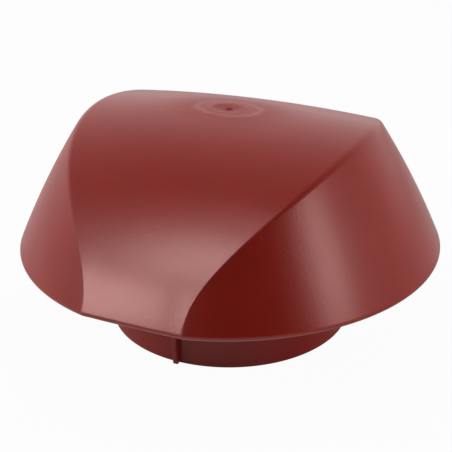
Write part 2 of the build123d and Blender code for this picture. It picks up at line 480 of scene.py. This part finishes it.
    def face_rows(self, inset, distance, margin, start_r, end_z, counts):
        """Rows of one face from near the axis to near the rim. Rows gather where the
        crease is rounded, and run on as a band over the rim where there is no crease."""
        tables = [self.form.profile(angle, inset, margin) for angle in self.angles]
        vault_rows, crease_rows, side_rows = counts
        starts, first, last, ends = [], [], [], []
        for (r, z, length, before, after), end in zip(tables, end_z):
            lip = np.interp(-end, -z, length)
            last_cap = lip - side_rows * self.foot_gap
            starts.append(np.interp(start_r, r, length))
            first.append(min(before, last_cap - crease_rows * self.foot_gap))
            last.append(min(after, last_cap))
            ends.append(lip)
        starts, first, last, ends = map(np.array, (starts, first, last, ends))
        places = [starts + (first - starts) * step / vault_rows for step in range(1, vault_rows)]
        places += [first + (last - first) * step / crease_rows for step in range(crease_rows)]
        places += [last + (ends - last) * step / side_rows for step in range(side_rows + 1)]
        rows = []
        for place in places:
            spots = [[np.interp(at, table[2], table[axis]) for at, table in zip(place, tables)]
                     for axis in (0, 1)]
            rows.append(settle(distance, *map(np.array, spots), self.angles))
        return rows

    def build(self):
        """All rings of the hood, then its faces."""
        sizes, form, angle = self.sizes, self.form, self.angles
        out, far_in = sizes.rim_radius + self.search_overrun, self.search_start
        lip = rim_rows(form.outer, form.rim, angle, sizes.rim_round, (far_in, out), self.lip_rows)

        def wall(r, z, at):
            distance, normal = form.cavity(r, z, at)
            return -distance, -normal

        def even(z):
            return np.full_like(z, sizes.inner_crease_round)

        edge = rim_rows(wall, form.rim, angle, sizes.rim_inner_round, (out, far_in), self.edge_rows)
        edge.reverse()
        reach = self.add_gate()
        outer = self.face_rows(0, form.outer, form.crease_round, reach,
                               lip[0][1] + self.rim_spare, self.outer_rows)
        inner = self.face_rows(sizes.wall, form.cavity, even, self.ceiling_start,
                               edge[-1][1] + self.rim_spare, self.inner_rows)
        for r, z in outer + lip + edge + inner[::-1]:
            self.add_ring(r, z)
        self.add_pad()
        return ring_mesh("hood_shell", self.rings)


def mesh_of(name, points, faces):
    """A new mesh of points and faces."""
    mesh = bpy.data.meshes.new(name)
    mesh.from_pydata(points, [], faces)
    mesh.update()
    return mesh


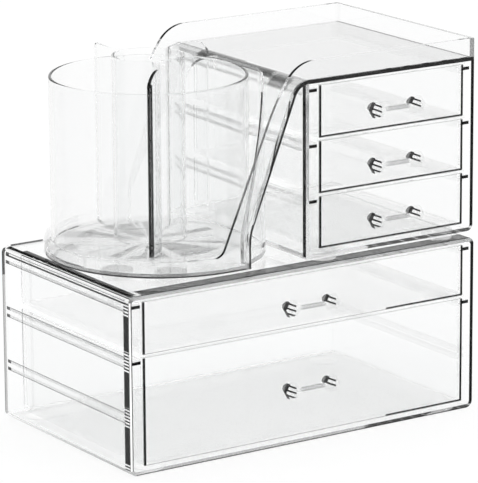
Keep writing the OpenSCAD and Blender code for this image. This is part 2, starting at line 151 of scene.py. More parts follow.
def make_ring_mask():
    """White between two radii about an axis along Y, on the faces that look along Direction."""
    group, nodes, link, entry, out = new_group(
        "ring_mask",
        [("Centre", "NodeSocketVector", (0, 0, 0)), ("Inner", "NodeSocketFloat", 0.0),
         ("Outer", "NodeSocketFloat", 0.0), ("Softness", "NodeSocketFloat", 0.0003),
         ("Direction", "NodeSocketVector", (0, -1, 0)), ("Turn", "NodeSocketFloat", 0.7),
         ("Low Z", "NodeSocketFloat", 0.0), ("High Z", "NodeSocketFloat", 0.0),
         ("Back Y", "NodeSocketFloat", 0.0)],
        [("Mask", "NodeSocketFloat")],
    )
    where = nodes.new("ShaderNodeTexCoord")
    away = nodes.new("ShaderNodeVectorMath")
    away.operation = "SUBTRACT"
    link(where.outputs["Object"], away.inputs[0])
    link(entry.outputs["Centre"], away.inputs[1])
    flat = nodes.new("ShaderNodeVectorMath")
    flat.operation = "MULTIPLY"
    flat.inputs[1].default_value = (1, 0, 1)
    link(away.outputs[0], flat.inputs[0])
    span = nodes.new("ShaderNodeVectorMath")
    span.operation = "LENGTH"
    link(flat.outputs[0], span.inputs[0])
    total = facing_mask(nodes, link, where, entry)
    radius = span.outputs["Value"]
    for first, second in ((radius, entry.outputs["Inner"]), (entry.outputs["Outer"], radius)):
        ramp = math_node(nodes, link, "SUBTRACT", first, second)
        ramp = math_node(nodes, link, "DIVIDE", ramp, entry.outputs["Softness"])
        ramp = math_node(nodes, link, "ADD", ramp, 0.5, clamp=True)
        total = math_node(nodes, link, "MULTIPLY", total, ramp)
    height = nodes.new("ShaderNodeSeparateXYZ")
    link(where.outputs["Object"], height.inputs[0])
    above = math_node(nodes, link, "GREATER_THAN", height.outputs["Z"], entry.outputs["Low Z"])
    below = math_node(nodes, link, "LESS_THAN", height.outputs["Z"], entry.outputs["High Z"])
    before = math_node(nodes, link, "LESS_THAN", height.outputs["Y"], entry.outputs["Back Y"])
    total = math_node(nodes, link, "MULTIPLY", total, above)
    total = math_node(nodes, link, "MULTIPLY", total, before)
    link(math_node(nodes, link, "MULTIPLY", total, below), out.inputs["Mask"])
    return group


def make_pocket_edge_mask():
    """White along the line where the round pocket cuts the guard's left face, before its middle."""
    group, nodes, link, entry, out = new_group(
        "pocket_edge_mask",
        [("Centre", "NodeSocketVector", (0, 0, 0)), ("Inner", "NodeSocketFloat", 0.0),
         ("Outer", "NodeSocketFloat", 0.0), ("Low Z", "NodeSocketFloat", 0.0),
         ("High Z", "NodeSocketFloat", 0.0)],
        [("Mask", "NodeSocketFloat")],
    )
    slope = place_group(
        nodes, ring_mask, Centre=frame_mm(SLOPE[0], 0, SLOPE[1]), Inner=(SLOPE_R - 0.8) * MM,
        Outer=(SLOPE_R + 0.4) * MM, Direction=UP, Turn=ANY_SIDE)
    link(entry.outputs["Low Z"], slope.inputs["Low Z"])
    link(entry.outputs["High Z"], slope.inputs["High Z"])
    where = nodes.new("ShaderNodeTexCoord")
    away = nodes.new("ShaderNodeVectorMath")
    away.operation = "SUBTRACT"
    link(where.outputs["Object"], away.inputs[0])
    link(entry.outputs["Centre"], away.inputs[1])
    flat = nodes.new("ShaderNodeVectorMath")
    flat.operation = "MULTIPLY"
    flat.inputs[1].default_value = (1, 1, 0)
    link(away.outputs[0], flat.inputs[0])
    span = nodes.new("ShaderNodeVectorMath")
    span.operation = "LENGTH"
    link(flat.outputs[0], span.inputs[0])
    beyond = math_node(nodes, link, "GREATER_THAN", span.outputs["Value"], entry.outputs["Inner"])
    within = math_node(nodes, link, "LESS_THAN", span.outputs["Value"], entry.outputs["Outer"])
    total = math_node(nodes, link, "MULTIPLY", slope.outputs["Mask"], beyond)
    link(math_node(nodes, link, "MULTIPLY", total, within), out.inputs["Mask"])
    return group


def make_tier_mask():
    """White over a height From up, repeated at every drawer tier."""
    group, nodes, link, entry, out = new_group(
        "tier_mask",
        [("From", "NodeSocketFloat", 0.0), ("Height", "NodeSocketFloat", 0.001)],
        [("Mask", "NodeSocketFloat")],
    )
    where = nodes.new("ShaderNodeTexCoord")
    axes = nodes.new("ShaderNodeSeparateXYZ")
    link(where.outputs["Object"], axes.inputs[0])
    up = math_node(nodes, link, "SUBTRACT", axes.outputs["Z"], entry.outputs["From"])
    up = math_node(nodes, link, "FRACT", math_node(nodes, link, "DIVIDE", up, TIER * MM))
    share = math_node(nodes, link, "DIVIDE", entry.outputs["Height"], TIER * MM)
    link(math_node(nodes, link, "LESS_THAN", up, share), out.inputs["Mask"])
    return group


def make_comb_mask():
    """The fine comb of gaps in the painted shade of the dark front band, where the runners' ends show
    through.
    """
    group, nodes, link, entry, out = new_group(
        "comb_mask",
        [("From", "NodeSocketFloat", 0.0), ("Height", "NodeSocketFloat", 0.012),
         ("Pitch", "NodeSocketFloat", 0.0019)],
        [("Mask", "NodeSocketFloat")],
    )
    where = nodes.new("ShaderNodeTexCoord")
    axes = nodes.new("ShaderNodeSeparateXYZ")
    link(where.outputs["Object"], axes.inputs[0])
    tooth = math_node(nodes, link, "DIVIDE", axes.outputs["Z"], entry.outputs["Pitch"])
    tooth = math_node(nodes, link, "FRACT", tooth)
    tooth = math_node(nodes, link, "GREATER_THAN", tooth, 0.52)
    tier = place_group(nodes, tier_mask)
    link(entry.outputs["From"], tier.inputs["From"])
    link(entry.outputs["Height"], tier.inputs["Height"])
    link(math_node(nodes, link, "MULTIPLY", tooth, tier.outputs[0]), out.inputs["Mask"])
    return group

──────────

Emit an exact copy of the lines spanning the start of the records to the line containing "return rows", inclusive, and no other output.

[SOLUTION FOR THIS PROBLEM]
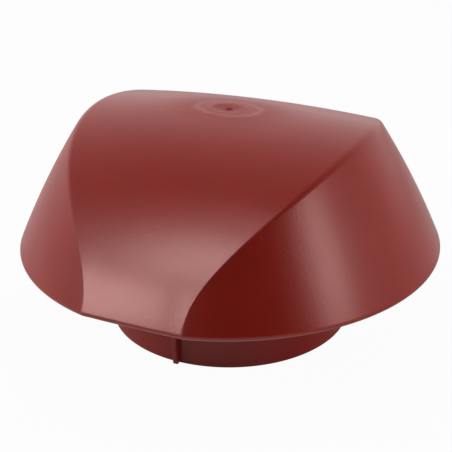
Write part 2 of the build123d and Blender code for this picture. It picks up at line 480 of scene.py. This part finishes it.
    def face_rows(self, inset, distance, margin, start_r, end_z, counts):
        """Rows of one face from near the axis to near the rim. Rows gather where the
        crease is rounded, and run on as a band over the rim where there is no crease."""
        tables = [self.form.profile(angle, inset, margin) for angle in self.angles]
        vault_rows, crease_rows, side_rows = counts
        starts, first, last, ends = [], [], [], []
        for (r, z, length, before, after), end in zip(tables, end_z):
            lip = np.interp(-end, -z, length)
            last_cap = lip - side_rows * self.foot_gap
            starts.append(np.interp(start_r, r, length))
            first.append(min(before, last_cap - crease_rows * self.foot_gap))
            last.append(min(after, last_cap))
            ends.append(lip)
        starts, first, last, ends = map(np.array, (starts, first, last, ends))
        places = [starts + (first - starts) * step / vault_rows for step in range(1, vault_rows)]
        places += [first + (last - first) * step / crease_rows for step in range(crease_rows)]
        places += [last + (ends - last) * step / side_rows for step in range(side_rows + 1)]
        rows = []
        for place in places:
            spots = [[np.interp(at, table[2], table[axis]) for at, table in zip(place, tables)]
                     for axis in (0, 1)]
            rows.append(settle(distance, *map(np.array, spots), self.angles))
        return rows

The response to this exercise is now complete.